Advice: Be flexible, be realistic, and give yourself time to adjust. When I left government, I was told I would have no problem switching careers. In reality, while many of our skills are transferable to the private sector and academia, it is not always an easy fit.

Stay current on the places you served, and stay connected with former colleagues to see if there might be a role for you.

Taking on the role of spouse of the ambassador was another challenge. We arrived in Qatar two weeks before COVID-19 restrictions were put into place. Fortunately, the embassy and the residence were colocated, and we faced few shortages. I was able to support my husband and the community. I worked closely with the community liaison office coordinator (CLO) to assist the staff and their families. I even received an award for morale when I set up a roster for the residence swimming pool when other pools were closed.

My experience on both sides, as an ambassador and then spouse, came in handy when we celebrated Queen Elizabeth’s platinum jubilee and commendations for her funeral and, later, the coronation of King Charles. I had a supporting role when Qatar hosted the World Cup in 2022, and our embassy had two teams—England and Wales—in the same league as the United States. When the teams competed, though, I waved the U.S. flag.

Over our four years in Qatar, I continued to stay involved in foreign affairs. I worked remotely with a team at the American Academy of Diplomacy, advising the Biden administration on trade issues. I joined former ambassadors to Ethiopia in efforts to alleviate the humanitarian crisis in Tigray and find a political solution to the civil war. I wrote to the deputy prime minister, who I had worked closely with on drought relief in 2015, to urge the government to provide food assistance to Tigray. I joined another group of former ambassadors to Laos to urge the Biden administration to reconsider sending cluster bombs to Ukraine. While we supported Ukraine, we had seen the detrimental effects of cluster bombs on the civilian population in Laos.

In August 2021, I asked to help with the evacuation of Afghan refugees through Qatar. I wanted to use my experience on Afghanistan as the first director of Afghanistan reconstruction after 9/11 and, later, as PDAS in the Bureau of Conflict and Stabilization Operations. The U.S. senior coordinator for Operation Allies Refuge in Qatar brought me on for several weeks to help identify Afghans who had connections to countries other than the United States, including 300 unaccompanied minors. I used my contacts in the diplomatic community and Qatar government to find places for these refugees.

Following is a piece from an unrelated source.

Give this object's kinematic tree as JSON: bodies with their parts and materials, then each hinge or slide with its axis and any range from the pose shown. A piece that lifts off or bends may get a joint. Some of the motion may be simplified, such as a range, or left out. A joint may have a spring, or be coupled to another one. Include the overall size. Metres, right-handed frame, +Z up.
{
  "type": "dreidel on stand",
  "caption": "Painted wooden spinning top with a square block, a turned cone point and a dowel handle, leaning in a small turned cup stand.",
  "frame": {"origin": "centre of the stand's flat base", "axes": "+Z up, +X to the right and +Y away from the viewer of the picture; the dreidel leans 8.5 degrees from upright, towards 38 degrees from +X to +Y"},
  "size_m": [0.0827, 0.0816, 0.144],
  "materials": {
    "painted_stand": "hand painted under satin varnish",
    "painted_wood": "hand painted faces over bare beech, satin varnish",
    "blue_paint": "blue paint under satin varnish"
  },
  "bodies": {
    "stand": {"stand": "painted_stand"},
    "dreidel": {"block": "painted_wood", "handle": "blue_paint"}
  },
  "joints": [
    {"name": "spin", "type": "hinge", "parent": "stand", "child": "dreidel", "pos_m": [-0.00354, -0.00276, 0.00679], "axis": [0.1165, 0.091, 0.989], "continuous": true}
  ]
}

Advice: You never know when your experience might be useful. Stay current on the places you served, and stay connected with former colleagues to see if there might be a role for you.

Another way to stay involved is to volunteer and serve on boards. I was on the advisory board for King’s College in London, International School for Government. I joined three other organizations as a senior adviser. One of those was Pathfinder, which focuses on women and children’s health issues.

Advice: Try something new. I followed a long-dormant passion for art and took courses, including one online on how to write a children’s book for our grandsons.

In December 2023, my husband retired from the diplomatic service, and we moved to Oxford, where he is the registrar at the Islamic Studies Centre. I am busy setting up our new home and unpacking, I hope for the last time.

Enjoy your retirement.

Pat Haslach’s Foreign Service career with the State Department spanned 30 years and a wide variety of postings. She served as ambassador to Ethiopia, Laos, and APEC; as acting assistant secretary and principal deputy assistant secretary (PDAS) for the Bureau of Economic and Business Affairs; PDAS in the Bureau of Conflict and Stabilization Operations; deputy coordinator for the Global Hunger and Food Security Initiative; and as director for the Office for Afghanistan. She also worked on Iraq reconstruction and the transition from a military to civilian operation under Deputy Secretary Tom Nides. Her other postings included Pakistan, India, Indonesia, Nigeria, and the U.S. Mission to the European Union.